▶ **Stated problem**
Set down word for word each line from the start of the listing through the line that contains "scratch changes along", both included.

▶ **Supplied material**

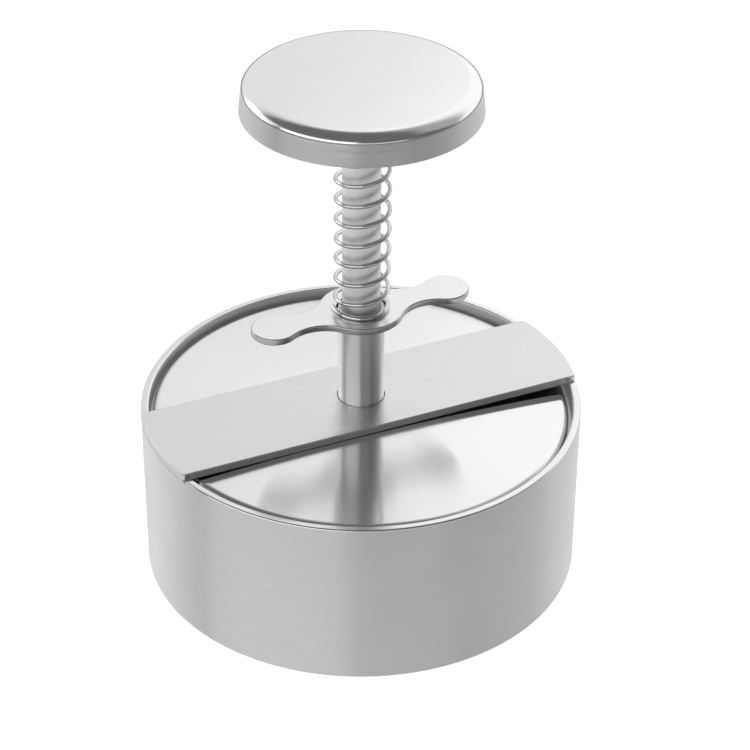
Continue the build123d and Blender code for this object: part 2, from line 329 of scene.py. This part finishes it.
def grain_around_z(tree, spacing):
    """Scratches round the Z axis, about this far apart on a wall or on a flat face."""
    where = node(tree, "TexCoord").outputs["Object"]
    flat = node(tree, "VectorMath", {0: where, 1: (1, 1, 0)}, operation="MULTIPLY").outputs[0]
    height = node(tree, "SeparateXYZ", {0: where}).outputs["Z"]
    radius = node(tree, "VectorMath", {0: flat}, operation="LENGTH").outputs["Value"]
    across = node(tree, "Math", {0: radius, 1: height}).outputs[0]
    steps = node(tree, "Math", {0: across, 1: 1 / spacing}, operation="MULTIPLY").outputs[0]
    turn = node(tree, "VectorMath", {0: flat}, operation="NORMALIZE").outputs[0]
    stack = node(tree, "CombineXYZ", {"Z": steps}).outputs[0]
    return node(tree, "VectorMath", {0: turn, 1: stack}).outputs[0]


print("a scratch changes along its length about every", round(RUN / MM), "mm")

# %% [markdown]
# One function builds every steel on the press. It starts from the common values of stainless
# steel: metallic 1, a light grey with no tint, and roughness from under 0.1 for bright wire to
# 0.5 for a dull satin. What changes from piece to piece is how the surface was made. A second,
# much larger noise stands for the faint smudges of handling, and takes a small share of both.

# %% The steel shader
ACROSS_THE_BRUSH = 0.25
SMUDGE_SIZE = 14 * MM
SMUDGE_SHARE = 0.3
NOISE_LOW, NOISE_HIGH = 0.3, 0.7


def stainless(name, colour, rough, swing, tone, stretch=0.0, grain=None, spacing=0.0, depth=0.0):
    """Stainless steel. Noise moves its roughness by swing and its shade by tone.

    With a grain the noise becomes scratches, this far apart and this deep. stretch smears
    reflections across the scratches of a round piece.
    """
    material = bpy.data.materials.new(name)
    material.use_nodes = True
    tree = material.node_tree
    tree.nodes.clear()
    where = node(tree, "TexCoord").outputs["Object"]
    smudge = node(tree, "TexNoise", {"Vector": where, "Scale": 1 / SMUDGE_SIZE, "Detail": 2.0})
    lines = smudge
    if grain:
        fine = {"Vector": grain(tree, spacing), "Scale": 1.0, "Detail": 4.0, "Roughness": 0.65}
        lines = node(tree, "TexNoise", fine)
    both = node(tree, "Mix", {"Factor": SMUDGE_SHARE, 2: lines.outputs[0], 3: smudge.outputs[0]})
    reach = {"Value": both.outputs[0], "From Min": NOISE_LOW, "From Max": NOISE_HIGH}
    rough_range = reach | {"To Min": rough - swing, "To Max": rough + swing}
    roughness = node(tree, "MapRange", rough_range).outputs[0]
    shades = node(tree, "MapRange", reach | {"To Min": 1 - tone, "To Max": 1 + tone / 2}).outputs[0]
    paint = {0: linear(colour)[:3], "Scale": shades}
    shade = node(tree, "VectorMath", paint, operation="SCALE").outputs[0]
    surface = {"Base Color": shade, "Metallic": 1.0, "Roughness": roughness}
    if depth:
        relief = {"Height": lines.outputs[0], "Strength": 1.0, "Distance": depth}
        surface["Normal"] = node(tree, "Bump", relief).outputs[0]
    if stretch:
        around = node(tree, "Tangent", direction_type="RADIAL", axis="Z").outputs[0]
        surface |= {"Anisotropic": stretch, "Tangent": around}
        surface["Anisotropic Rotation"] = ACROSS_THE_BRUSH
    shader = node(tree, "BsdfPrincipled", surface)
    node(tree, "OutputMaterial", {"Surface": shader.outputs[0]})
    print("steel:", name, "of roughness", rough)
    return material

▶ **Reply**
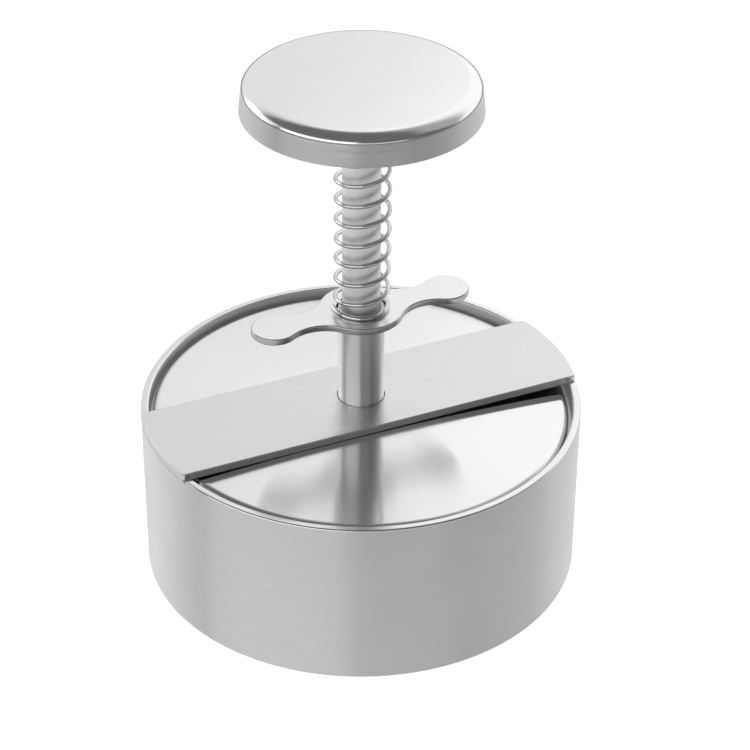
Continue the build123d and Blender code for this object: part 2, from line 329 of scene.py. This part finishes it.
def grain_around_z(tree, spacing):
    """Scratches round the Z axis, about this far apart on a wall or on a flat face."""
    where = node(tree, "TexCoord").outputs["Object"]
    flat = node(tree, "VectorMath", {0: where, 1: (1, 1, 0)}, operation="MULTIPLY").outputs[0]
    height = node(tree, "SeparateXYZ", {0: where}).outputs["Z"]
    radius = node(tree, "VectorMath", {0: flat}, operation="LENGTH").outputs["Value"]
    across = node(tree, "Math", {0: radius, 1: height}).outputs[0]
    steps = node(tree, "Math", {0: across, 1: 1 / spacing}, operation="MULTIPLY").outputs[0]
    turn = node(tree, "VectorMath", {0: flat}, operation="NORMALIZE").outputs[0]
    stack = node(tree, "CombineXYZ", {"Z": steps}).outputs[0]
    return node(tree, "VectorMath", {0: turn, 1: stack}).outputs[0]


print("a scratch changes along its length about every", round(RUN / MM), "mm")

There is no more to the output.